Workarounds That Make Things Worse

When equipment fails, teams improvise. That’s expected. But most workarounds introduce inefficiencies that compound the problem.

A common response is to share equipment across operators. On paper, it keeps everyone moving. In reality, it introduces idle time as workers wait their turn, increases travel distances, and disrupts task sequencing.

Another frequent workaround is task switching—reassigning operators to different activities while waiting for equipment availability. This creates a ripple effect: partially completed tasks pile up, priorities get blurred, and overall throughput drops.

In some cases, supervisors will pull equipment from other areas. This solves one problem by creating another. The original zone now becomes under-resourced, shifting the bottleneck rather than eliminating it.

These adjustments feel productive in the moment, but they often reduce total operational efficiency more than the original equipment failure would have on its own.

The Maintenance Blind Spot

Most facilities rely on a mix of preventive maintenance schedules and reactive repairs. While this approach keeps fleets generally operational, it often misses early warning signs tied to actual usage patterns.

For instance, a forklift used heavily in a high-throughput zone may experience more wear than one used intermittently elsewhere. If both follow the same maintenance schedule, the high-use equipment is more likely to fail unexpectedly.

Additionally, operators often notice performance degradation—slower lift speeds, battery issues, handling inconsistencies—before a breakdown occurs. But these signals rarely make it into formal reporting systems in time to prevent failure.

The gap isn’t maintenance capability—it’s the connection between floor-level observations and proactive intervention.

Operational Dependency on Key Assets

Not all equipment is equal in terms of operational importance. Some assets are deeply embedded in critical workflows.

A narrow aisle turret truck serving a dense storage area, a clamp truck handling high-volume inbound goods, or a conveyor-fed palletizer in outbound—all represent single points of failure if redundancy isn’t built in.

Many operations unknowingly rely on these “critical assets” without contingency plans. When they fail, the impact is immediate and severe because there’s no alternative path to maintain flow.

Identifying these dependencies requires mapping equipment to process criticality—not just counting units in a fleet.

The Cost Beyond Repairs

The direct cost of fixing equipment is usually minor compared to the indirect cost of disruption.
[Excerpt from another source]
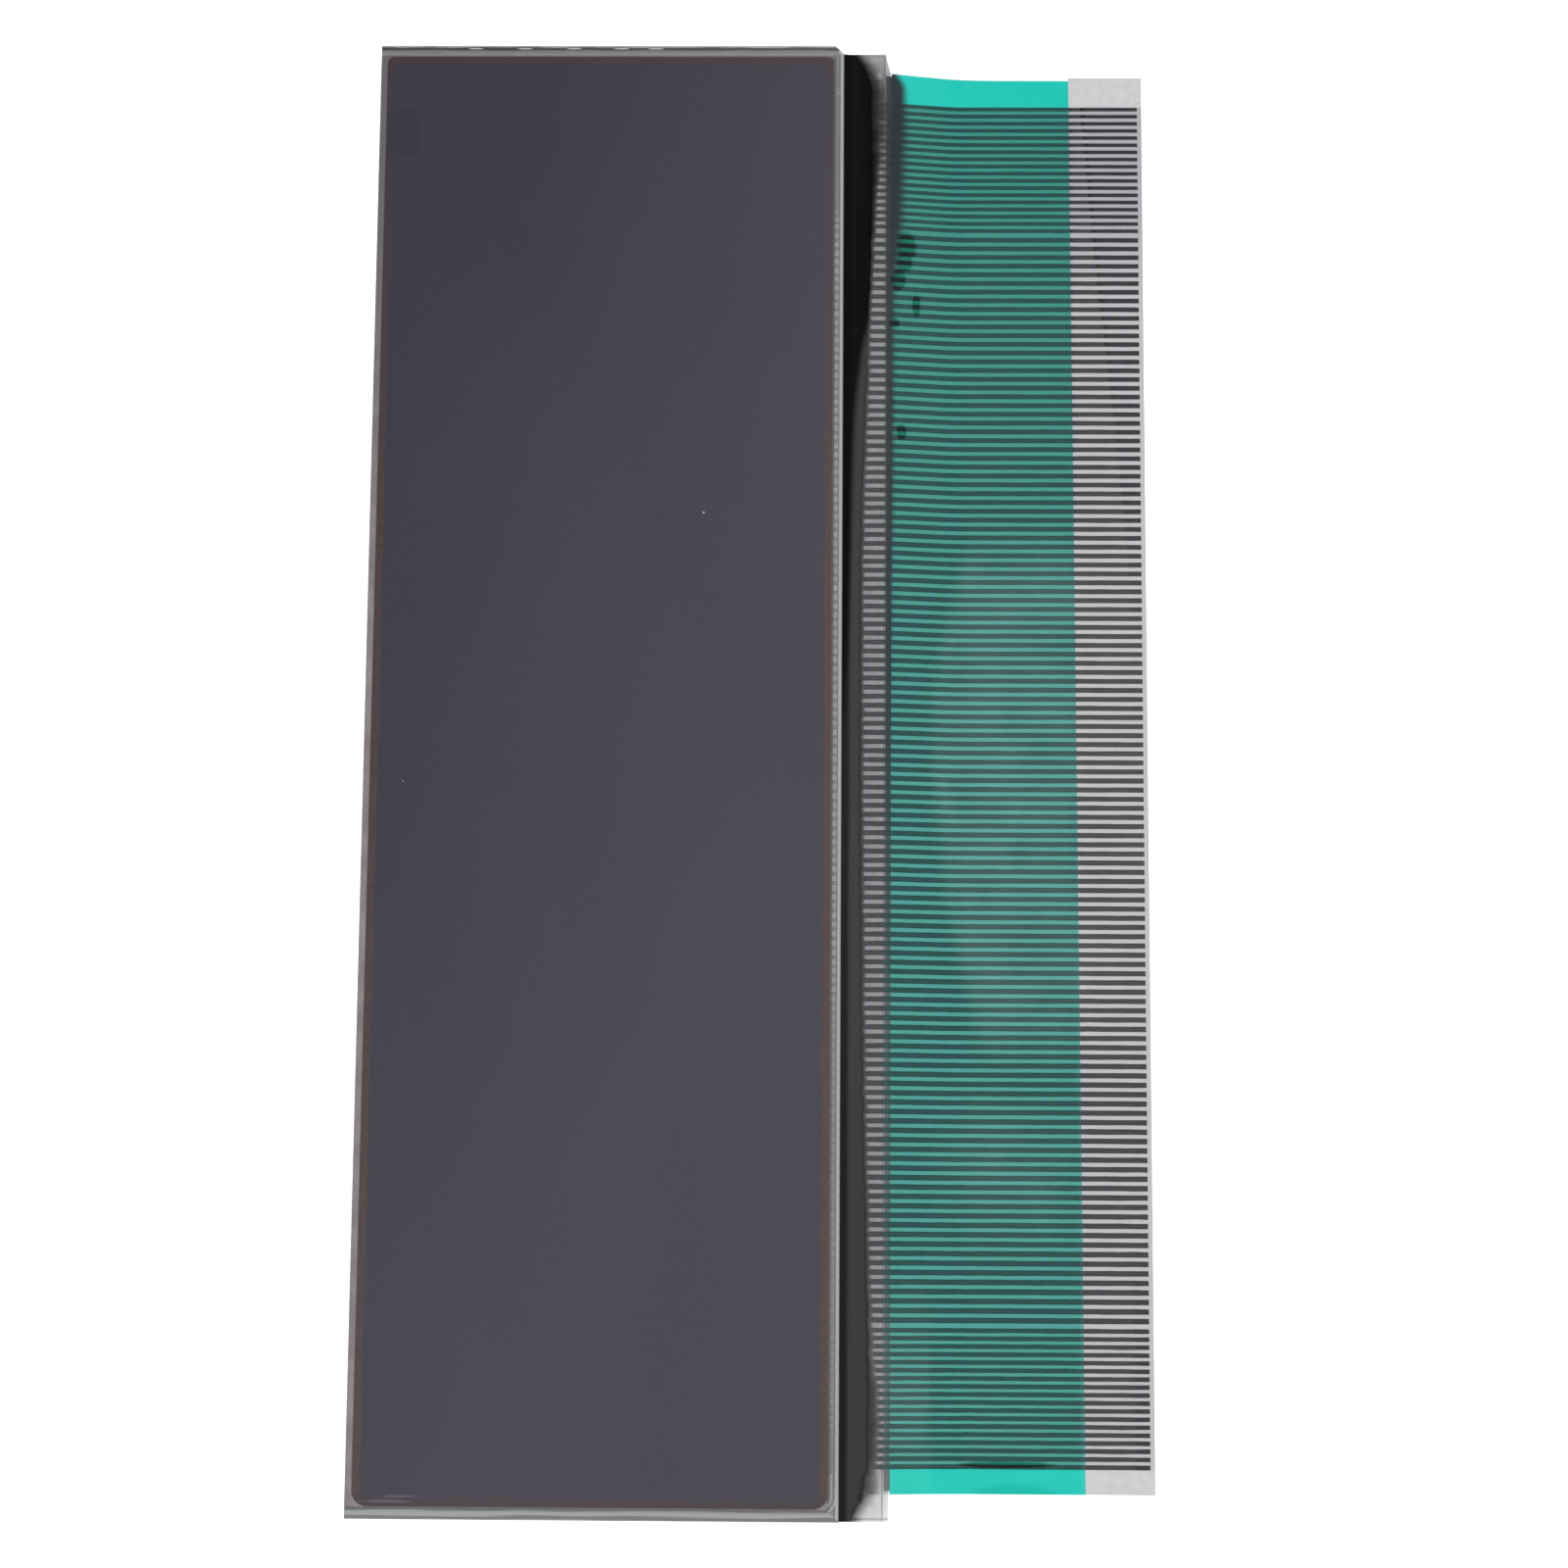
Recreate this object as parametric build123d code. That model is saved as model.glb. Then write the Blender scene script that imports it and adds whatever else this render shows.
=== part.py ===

Missed shipping windows lead to expedited freight. Delayed inbound processing affects downstream availability. Labor hours are wasted through idle time and inefficient reassignment. Customer service teams deal with avoidable delays.

None of these costs are typically attributed back to equipment downtime in reporting. They show up elsewhere, making the root cause harder to recognize and address.

This is why downtime often remains under-prioritized—it’s financially diffused across the operation.

Building Resilience Into Equipment Strategy

Reducing the impact of downtime isn’t just about fixing things faster. It’s about designing operations that can absorb disruptions without cascading failure.

That starts with visibility. Tracking downtime by location, time of day, and operational impact provides a clearer picture than aggregate uptime percentages.

Next is aligning maintenance with actual usage patterns. High-intensity zones should have adjusted preventive schedules, and operator feedback should be treated as an early warning system rather than informal commentary.

Redundancy is another critical factor. This doesn’t mean over-investing in equipment, but rather ensuring that critical workflows have backup options—whether through shared pools, cross-zone flexibility, or alternative handling methods.

Finally, response protocols matter. Instead of ad hoc workarounds, teams should have predefined strategies for different types of equipment failures. This reduces decision-making delays and prevents inefficient improvisation.

For example, if a reach truck in a key zone goes down, there should be a clear plan: which tasks get prioritized, which areas can tolerate delay, and how labor should be reallocated without creating new bottlenecks.

A Problem Hiding in Plain Sight

Equipment downtime doesn’t usually trigger alarms at the executive level. It’s seen as a routine operational issue—something maintenance handles.

But on the floor, its effects are anything but routine. It disrupts flow, reduces throughput, and creates inefficiencies that ripple across the entire operation.

The challenge is that it happens quietly. There’s no single moment where everything stops. Instead, performance erodes gradually over the course of a shift.

That’s what makes it dangerous—and easy to overlook.

Operations that treat equipment downtime as a strategic risk, rather than just a maintenance issue, are far better positioned to maintain consistency under pressure. Because in a warehouse environment, reliability isn’t just about machines running—it’s about everything else continuing to run when they don’t.